# Given problem:
Output the full material exactly as it appears here.

# Given information:
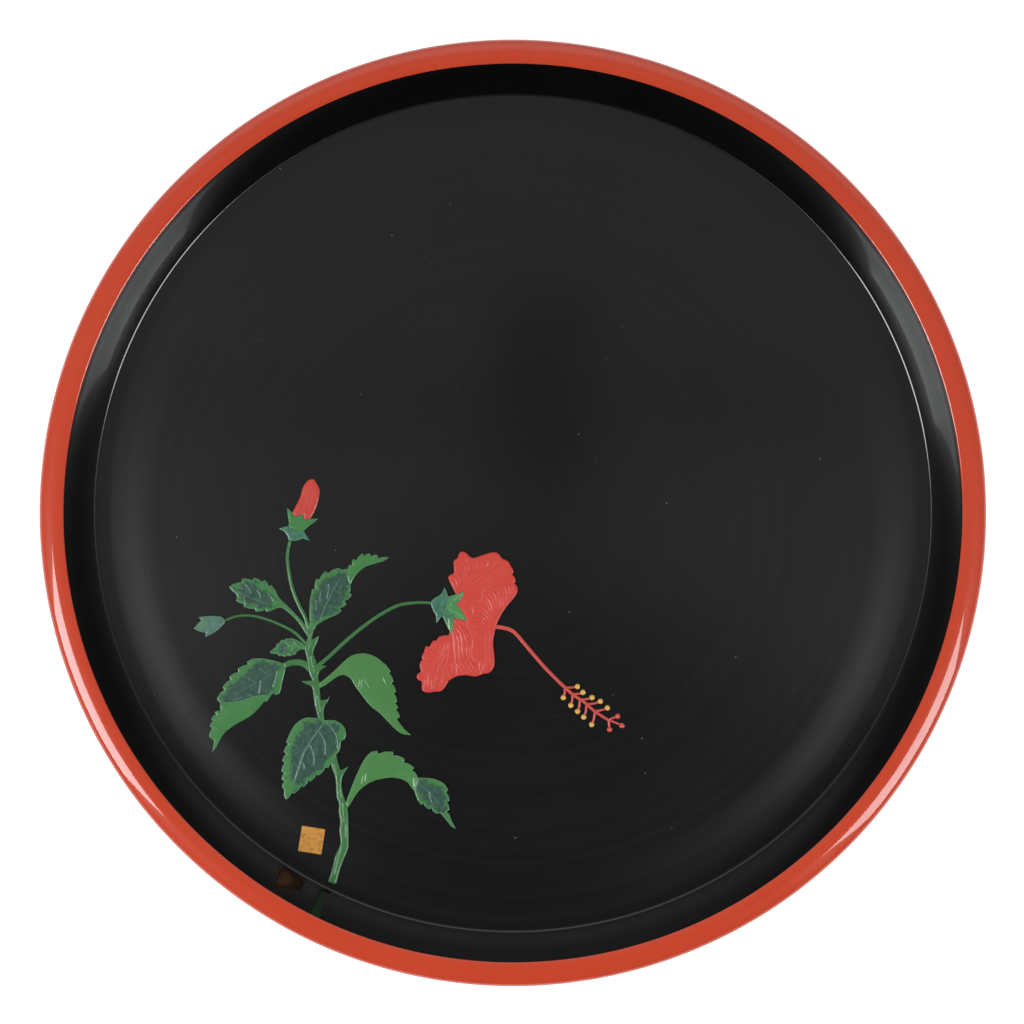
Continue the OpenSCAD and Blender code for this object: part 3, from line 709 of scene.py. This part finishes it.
def plate(node, edge_w, edge_h, swell=0.1, lines=(), seams=(), bright=(), margin=None, rough=0.04,
          grid=GRID, softness=3, seed=0.0, low_seams=1.0):
    """A relief piece on a CAD plate's outline. edge_w and edge_h round its edge, swell domes it
    and lines are carved in it. seams are its neighbours' outlines: its edge is rounded by
    low_seams of the rest there, and shows no margin. The margin along the rest of the outline,
    and the bright lines (points, width), take the main colour."""
    thick = side(node, 1, 2) - FLOOR_Z
    bm = relief_mesh()
    layers = [bm.verts.layers.float[name] for name in LAYERS]
    for raw in outlines(node):
        loop = even(closed(raw), STEP, 12, to_end=False)
        loop = spread_out(soften(loop, softness), OVERLAP)
        points = np.vstack([loop, face_points(loop, grid, lines)])
        depth = nearest(points, closed(loop))[0]
        depth[:len(loop)] = 0
        inner = np.clip(depth / edge_w, 0, 1)
        fall = np.full(len(points), edge_h)
        for seam in seams:
            near = np.clip(nearest(points, closed(seam))[0] / SEAM_W, 0, 1)
            fall = np.minimum(fall, edge_h * (low_seams + (1 - low_seams) * near))
        rise, vein_highlight = carved(points, lines)
        z = thick - fall * (1 - np.sqrt(1 - (1 - inner)**2))
        z += swell * (1 - np.exp(-depth / DOME_W)) - 0.6 * swell
        z += inner * (rough * ripple(points, SLOW, seed + 3.7) + rise)
        tone = main_tone(points, closed(loop), margin, seams, bright, seed)
        # painted glint along the outline, painted shade on the seal
        edge = np.clip(1 - depth / PAINTED_EDGE_W, 0, 1)
        verts = []
        for (x, y), height, values in zip(points, z, zip(tone, vein_highlight, edge)):
            vert = bm.verts.new((x, y, FLOOR_Z + height))
            for layer, value in zip(layers, values):
                vert[layer] = value
            verts.append(vert)
        ring = fill(bm, verts, points, len(loop))
        back = [bm.verts.new((x, y, FLOOR_Z - SUNK)) for x, y in loop]
        # the sides take the full painted edge glint
        for vert, value in zip(back, tone):
            vert[layers[0]] = value
            vert[layers[2]] = 1.0
        fill(bm, back, loop, len(loop))
        for i, j in ring:
            bm.faces.new((verts[i], back[i], back[j], verts[j]))
    return relief(node, bm)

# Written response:
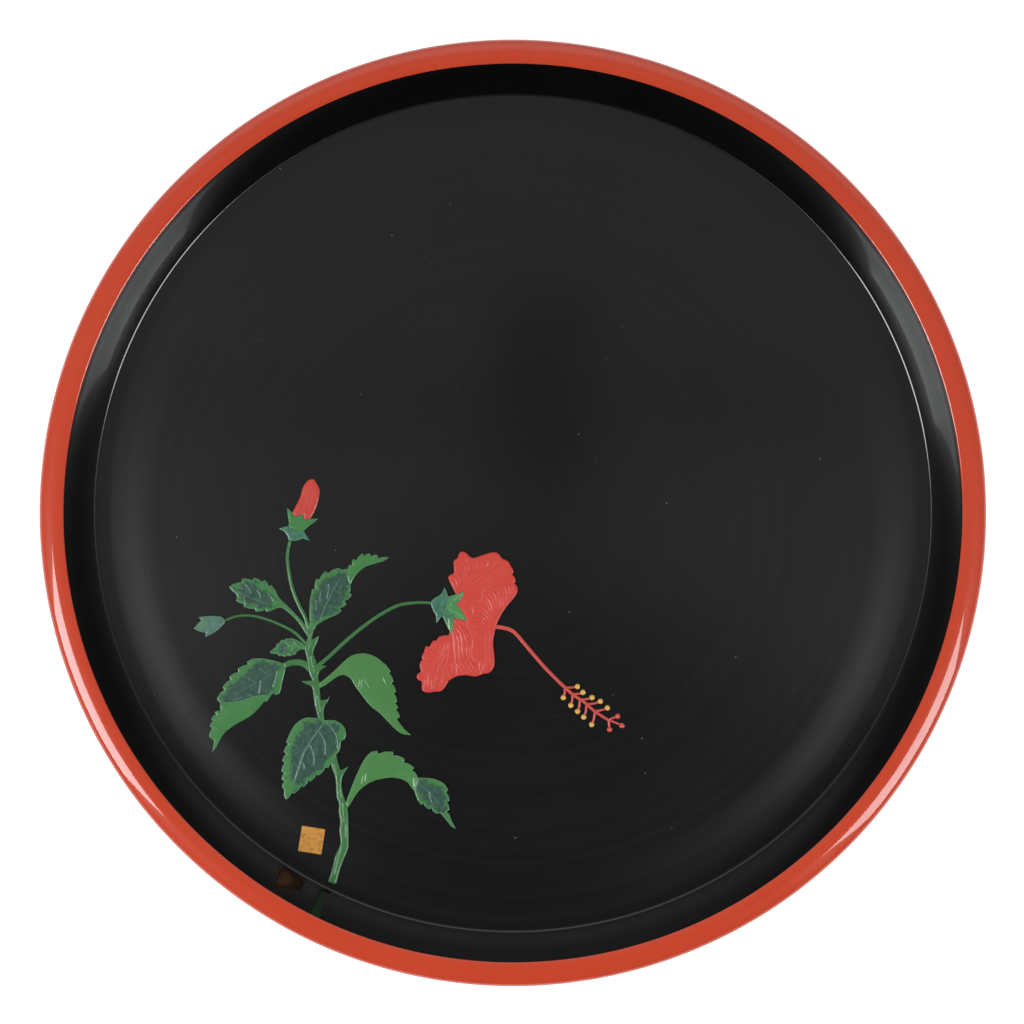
Continue the OpenSCAD and Blender code for this object: part 3, from line 709 of scene.py. This part finishes it.
def plate(node, edge_w, edge_h, swell=0.1, lines=(), seams=(), bright=(), margin=None, rough=0.04,
          grid=GRID, softness=3, seed=0.0, low_seams=1.0):
    """A relief piece on a CAD plate's outline. edge_w and edge_h round its edge, swell domes it
    and lines are carved in it. seams are its neighbours' outlines: its edge is rounded by
    low_seams of the rest there, and shows no margin. The margin along the rest of the outline,
    and the bright lines (points, width), take the main colour."""
    thick = side(node, 1, 2) - FLOOR_Z
    bm = relief_mesh()
    layers = [bm.verts.layers.float[name] for name in LAYERS]
    for raw in outlines(node):
        loop = even(closed(raw), STEP, 12, to_end=False)
        loop = spread_out(soften(loop, softness), OVERLAP)
        points = np.vstack([loop, face_points(loop, grid, lines)])
        depth = nearest(points, closed(loop))[0]
        depth[:len(loop)] = 0
        inner = np.clip(depth / edge_w, 0, 1)
        fall = np.full(len(points), edge_h)
        for seam in seams:
            near = np.clip(nearest(points, closed(seam))[0] / SEAM_W, 0, 1)
            fall = np.minimum(fall, edge_h * (low_seams + (1 - low_seams) * near))
        rise, vein_highlight = carved(points, lines)
        z = thick - fall * (1 - np.sqrt(1 - (1 - inner)**2))
        z += swell * (1 - np.exp(-depth / DOME_W)) - 0.6 * swell
        z += inner * (rough * ripple(points, SLOW, seed + 3.7) + rise)
        tone = main_tone(points, closed(loop), margin, seams, bright, seed)
        # painted glint along the outline, painted shade on the seal
        edge = np.clip(1 - depth / PAINTED_EDGE_W, 0, 1)
        verts = []
        for (x, y), height, values in zip(points, z, zip(tone, vein_highlight, edge)):
            vert = bm.verts.new((x, y, FLOOR_Z + height))
            for layer, value in zip(layers, values):
                vert[layer] = value
            verts.append(vert)
        ring = fill(bm, verts, points, len(loop))
        back = [bm.verts.new((x, y, FLOOR_Z - SUNK)) for x, y in loop]
        # the sides take the full painted edge glint
        for vert, value in zip(back, tone):
            vert[layers[0]] = value
            vert[layers[2]] = 1.0
        fill(bm, back, loop, len(loop))
        for i, j in ring:
            bm.faces.new((verts[i], back[i], back[j], verts[j]))
    return relief(node, bm)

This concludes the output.